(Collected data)
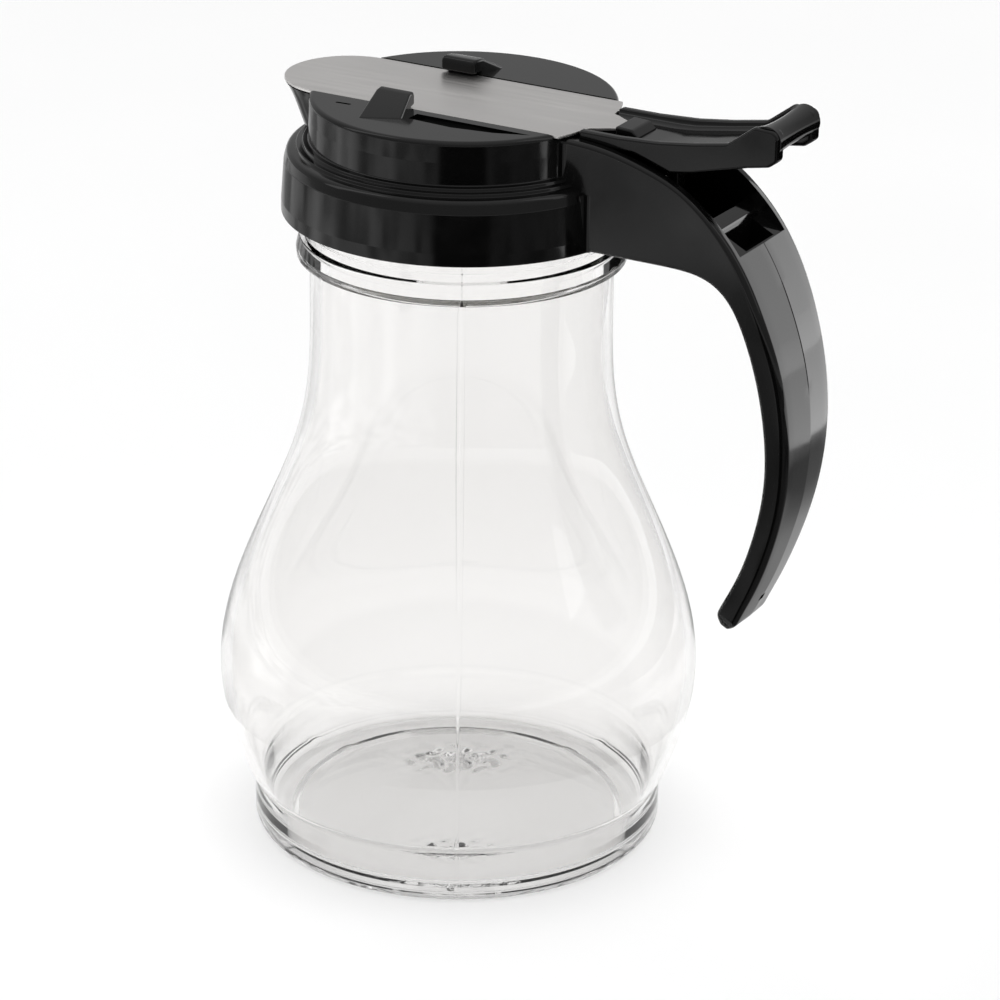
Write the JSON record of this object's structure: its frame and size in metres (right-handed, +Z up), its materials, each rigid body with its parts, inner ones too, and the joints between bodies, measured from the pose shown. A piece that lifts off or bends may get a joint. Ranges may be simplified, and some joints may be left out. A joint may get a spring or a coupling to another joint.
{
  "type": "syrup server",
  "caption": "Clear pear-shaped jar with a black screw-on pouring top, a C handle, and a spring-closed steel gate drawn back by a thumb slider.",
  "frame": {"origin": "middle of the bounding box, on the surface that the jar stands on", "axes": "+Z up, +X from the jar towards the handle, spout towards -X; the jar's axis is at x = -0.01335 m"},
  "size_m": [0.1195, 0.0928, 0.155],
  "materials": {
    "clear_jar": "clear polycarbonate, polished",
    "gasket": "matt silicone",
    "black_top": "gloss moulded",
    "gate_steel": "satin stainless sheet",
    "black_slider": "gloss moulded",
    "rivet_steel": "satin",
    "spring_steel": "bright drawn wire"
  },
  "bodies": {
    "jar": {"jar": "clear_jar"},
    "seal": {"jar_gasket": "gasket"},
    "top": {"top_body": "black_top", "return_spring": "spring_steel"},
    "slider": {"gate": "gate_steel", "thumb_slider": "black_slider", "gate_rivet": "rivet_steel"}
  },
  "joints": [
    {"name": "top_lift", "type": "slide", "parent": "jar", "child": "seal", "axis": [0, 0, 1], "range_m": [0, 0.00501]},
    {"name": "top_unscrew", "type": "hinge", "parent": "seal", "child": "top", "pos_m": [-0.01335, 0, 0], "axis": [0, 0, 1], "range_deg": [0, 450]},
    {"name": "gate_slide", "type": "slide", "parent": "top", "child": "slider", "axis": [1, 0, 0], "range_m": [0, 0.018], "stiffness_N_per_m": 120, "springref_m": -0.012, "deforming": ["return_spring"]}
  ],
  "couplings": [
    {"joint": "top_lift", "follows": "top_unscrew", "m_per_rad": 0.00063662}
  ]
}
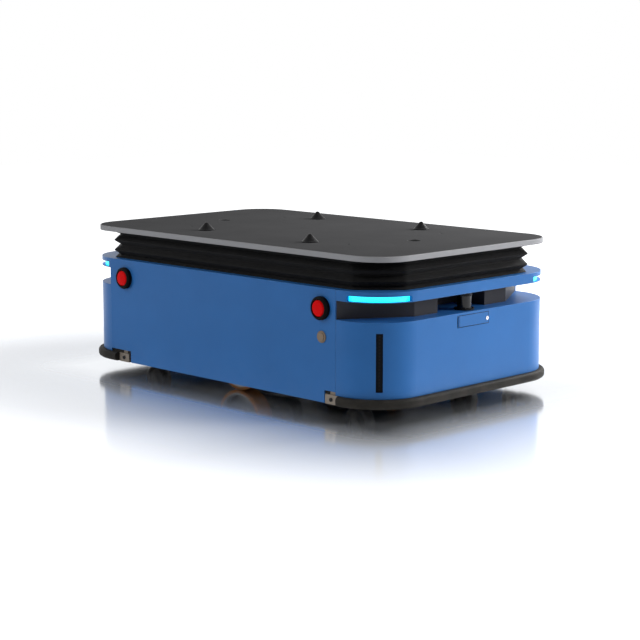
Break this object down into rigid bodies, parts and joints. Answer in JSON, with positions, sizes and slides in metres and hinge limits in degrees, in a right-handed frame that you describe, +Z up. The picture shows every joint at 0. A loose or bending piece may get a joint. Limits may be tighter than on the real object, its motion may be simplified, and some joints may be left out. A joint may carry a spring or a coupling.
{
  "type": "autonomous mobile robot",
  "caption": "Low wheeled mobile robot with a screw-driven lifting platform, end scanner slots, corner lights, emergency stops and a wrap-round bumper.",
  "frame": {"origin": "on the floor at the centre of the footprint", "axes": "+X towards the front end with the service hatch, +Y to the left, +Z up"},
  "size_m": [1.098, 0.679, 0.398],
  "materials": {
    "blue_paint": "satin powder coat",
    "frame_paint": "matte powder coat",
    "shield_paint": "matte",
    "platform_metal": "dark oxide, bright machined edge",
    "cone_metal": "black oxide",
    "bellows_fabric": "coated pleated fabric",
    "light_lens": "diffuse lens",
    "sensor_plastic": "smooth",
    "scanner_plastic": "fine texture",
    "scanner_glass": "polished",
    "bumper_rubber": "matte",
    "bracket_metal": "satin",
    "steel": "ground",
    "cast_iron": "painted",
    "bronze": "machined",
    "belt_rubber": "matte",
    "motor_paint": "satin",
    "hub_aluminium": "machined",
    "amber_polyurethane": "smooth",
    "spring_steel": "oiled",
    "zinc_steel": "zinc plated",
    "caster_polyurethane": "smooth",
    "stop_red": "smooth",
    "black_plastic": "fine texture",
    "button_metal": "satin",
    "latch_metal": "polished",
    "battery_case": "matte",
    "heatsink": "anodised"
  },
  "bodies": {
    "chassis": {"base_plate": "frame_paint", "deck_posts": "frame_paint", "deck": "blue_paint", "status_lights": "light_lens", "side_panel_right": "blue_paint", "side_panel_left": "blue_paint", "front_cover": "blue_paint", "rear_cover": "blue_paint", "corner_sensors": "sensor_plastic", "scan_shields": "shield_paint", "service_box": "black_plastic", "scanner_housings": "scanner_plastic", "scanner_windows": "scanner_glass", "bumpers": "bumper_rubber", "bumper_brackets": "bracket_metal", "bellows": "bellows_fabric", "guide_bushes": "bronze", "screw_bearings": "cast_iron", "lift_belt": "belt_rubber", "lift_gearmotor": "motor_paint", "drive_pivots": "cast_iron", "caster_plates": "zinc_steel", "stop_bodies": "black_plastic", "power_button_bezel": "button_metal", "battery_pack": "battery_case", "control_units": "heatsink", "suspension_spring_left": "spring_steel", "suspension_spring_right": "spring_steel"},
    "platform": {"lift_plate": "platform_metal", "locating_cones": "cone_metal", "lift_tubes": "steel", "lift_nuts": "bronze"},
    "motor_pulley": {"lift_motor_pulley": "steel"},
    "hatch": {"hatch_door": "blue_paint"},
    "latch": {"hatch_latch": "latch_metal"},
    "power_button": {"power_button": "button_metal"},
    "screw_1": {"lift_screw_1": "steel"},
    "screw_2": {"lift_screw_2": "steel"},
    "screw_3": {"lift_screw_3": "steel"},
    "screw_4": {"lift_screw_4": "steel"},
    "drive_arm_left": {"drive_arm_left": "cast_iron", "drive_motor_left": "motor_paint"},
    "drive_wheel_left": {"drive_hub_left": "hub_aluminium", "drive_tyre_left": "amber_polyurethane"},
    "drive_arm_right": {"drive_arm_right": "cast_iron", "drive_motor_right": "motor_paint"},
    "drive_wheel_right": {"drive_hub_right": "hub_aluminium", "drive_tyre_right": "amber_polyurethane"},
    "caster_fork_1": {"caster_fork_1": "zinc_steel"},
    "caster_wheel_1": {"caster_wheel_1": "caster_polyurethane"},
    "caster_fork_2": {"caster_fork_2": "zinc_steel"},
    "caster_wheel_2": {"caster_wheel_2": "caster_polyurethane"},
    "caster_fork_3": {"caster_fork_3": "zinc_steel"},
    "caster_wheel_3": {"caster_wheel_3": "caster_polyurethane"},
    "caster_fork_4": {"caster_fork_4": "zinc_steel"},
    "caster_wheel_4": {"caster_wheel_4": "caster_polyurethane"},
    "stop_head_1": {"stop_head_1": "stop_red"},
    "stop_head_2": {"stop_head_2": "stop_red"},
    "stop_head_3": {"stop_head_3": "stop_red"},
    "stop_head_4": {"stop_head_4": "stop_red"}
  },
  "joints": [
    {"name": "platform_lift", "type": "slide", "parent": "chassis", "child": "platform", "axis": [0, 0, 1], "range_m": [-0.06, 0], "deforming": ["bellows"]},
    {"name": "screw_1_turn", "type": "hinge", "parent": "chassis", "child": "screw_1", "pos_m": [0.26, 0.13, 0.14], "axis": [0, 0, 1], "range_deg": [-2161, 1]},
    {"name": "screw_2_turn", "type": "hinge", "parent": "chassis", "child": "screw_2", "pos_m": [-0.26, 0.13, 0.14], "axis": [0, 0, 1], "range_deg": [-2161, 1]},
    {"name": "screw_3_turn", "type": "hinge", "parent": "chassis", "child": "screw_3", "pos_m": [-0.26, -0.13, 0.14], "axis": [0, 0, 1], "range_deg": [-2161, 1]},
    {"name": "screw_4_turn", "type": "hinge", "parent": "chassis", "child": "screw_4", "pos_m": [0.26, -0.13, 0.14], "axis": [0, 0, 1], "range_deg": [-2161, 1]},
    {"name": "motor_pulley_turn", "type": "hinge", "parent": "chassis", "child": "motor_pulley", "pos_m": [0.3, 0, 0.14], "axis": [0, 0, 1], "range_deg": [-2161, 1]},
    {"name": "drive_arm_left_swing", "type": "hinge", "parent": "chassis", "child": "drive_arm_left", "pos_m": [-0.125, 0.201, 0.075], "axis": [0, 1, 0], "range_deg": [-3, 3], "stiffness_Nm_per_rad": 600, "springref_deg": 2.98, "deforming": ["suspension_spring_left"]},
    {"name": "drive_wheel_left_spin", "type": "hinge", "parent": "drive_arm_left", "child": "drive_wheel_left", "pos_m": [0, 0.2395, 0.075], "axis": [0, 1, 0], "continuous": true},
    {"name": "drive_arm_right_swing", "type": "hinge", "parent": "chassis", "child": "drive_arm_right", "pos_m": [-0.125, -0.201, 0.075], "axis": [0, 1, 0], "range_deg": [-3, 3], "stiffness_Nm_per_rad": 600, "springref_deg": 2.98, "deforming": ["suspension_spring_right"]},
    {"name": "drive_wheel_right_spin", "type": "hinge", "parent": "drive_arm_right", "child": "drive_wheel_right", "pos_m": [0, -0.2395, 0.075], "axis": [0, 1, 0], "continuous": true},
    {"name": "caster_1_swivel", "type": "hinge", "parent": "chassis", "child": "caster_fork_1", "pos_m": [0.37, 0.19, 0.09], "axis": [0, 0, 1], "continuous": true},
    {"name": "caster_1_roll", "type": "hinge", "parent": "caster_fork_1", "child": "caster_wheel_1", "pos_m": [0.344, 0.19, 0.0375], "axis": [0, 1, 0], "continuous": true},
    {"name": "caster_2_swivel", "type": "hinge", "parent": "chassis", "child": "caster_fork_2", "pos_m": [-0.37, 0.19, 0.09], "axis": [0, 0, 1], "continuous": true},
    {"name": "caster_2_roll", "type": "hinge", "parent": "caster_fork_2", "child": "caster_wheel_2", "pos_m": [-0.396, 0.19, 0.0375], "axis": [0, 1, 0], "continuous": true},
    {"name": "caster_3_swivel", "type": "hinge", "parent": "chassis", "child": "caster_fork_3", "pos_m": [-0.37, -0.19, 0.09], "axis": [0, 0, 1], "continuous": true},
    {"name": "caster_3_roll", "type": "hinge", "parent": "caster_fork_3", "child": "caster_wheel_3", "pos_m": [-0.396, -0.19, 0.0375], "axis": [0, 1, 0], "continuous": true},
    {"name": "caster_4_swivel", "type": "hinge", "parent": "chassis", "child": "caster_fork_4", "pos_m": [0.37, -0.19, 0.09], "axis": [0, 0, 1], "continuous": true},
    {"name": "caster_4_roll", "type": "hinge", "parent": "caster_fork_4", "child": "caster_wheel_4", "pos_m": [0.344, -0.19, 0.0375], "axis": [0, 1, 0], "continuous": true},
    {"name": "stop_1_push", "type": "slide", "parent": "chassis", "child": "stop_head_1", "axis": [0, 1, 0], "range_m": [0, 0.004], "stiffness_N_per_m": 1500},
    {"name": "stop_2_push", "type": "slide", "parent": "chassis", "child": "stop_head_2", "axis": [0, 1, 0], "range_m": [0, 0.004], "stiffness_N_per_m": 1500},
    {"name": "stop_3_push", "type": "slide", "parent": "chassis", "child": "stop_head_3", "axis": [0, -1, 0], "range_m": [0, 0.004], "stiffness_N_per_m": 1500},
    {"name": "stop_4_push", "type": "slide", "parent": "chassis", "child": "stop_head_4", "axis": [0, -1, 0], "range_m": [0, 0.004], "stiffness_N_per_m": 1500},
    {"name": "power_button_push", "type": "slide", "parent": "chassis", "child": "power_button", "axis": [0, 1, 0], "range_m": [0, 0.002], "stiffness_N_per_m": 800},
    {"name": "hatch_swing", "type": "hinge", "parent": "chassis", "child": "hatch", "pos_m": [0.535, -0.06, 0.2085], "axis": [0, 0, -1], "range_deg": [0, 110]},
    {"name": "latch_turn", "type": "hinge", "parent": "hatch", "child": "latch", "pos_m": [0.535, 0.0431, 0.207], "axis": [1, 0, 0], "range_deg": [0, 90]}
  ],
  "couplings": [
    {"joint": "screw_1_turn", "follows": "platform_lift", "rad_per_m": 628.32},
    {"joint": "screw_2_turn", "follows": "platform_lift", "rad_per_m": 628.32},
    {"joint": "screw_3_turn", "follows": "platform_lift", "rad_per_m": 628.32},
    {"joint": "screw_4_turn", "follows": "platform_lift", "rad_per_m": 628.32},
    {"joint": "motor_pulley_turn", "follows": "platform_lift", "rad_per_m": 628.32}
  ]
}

Given problem: Show, from the listing above, each line that contains the word "handed".

Answer for the task:
Write the JSON record of this object's structure: its frame and size in metres (right-handed, +Z up), its materials, each rigid body with its parts, inner ones too, and the joints between bodies, measured from the pose shown. A piece that lifts off or bends may get a joint. Ranges may be simplified, and some joints may be left out. A joint may get a spring or a coupling to another joint.
Break this object down into rigid bodies, parts and joints. Answer in JSON, with positions, sizes and slides in metres and hinge limits in degrees, in a right-handed frame that you describe, +Z up. The picture shows every joint at 0. A loose or bending piece may get a joint. Limits may be tighter than on the real object, its motion may be simplified, and some joints may be left out. A joint may carry a spring or a coupling.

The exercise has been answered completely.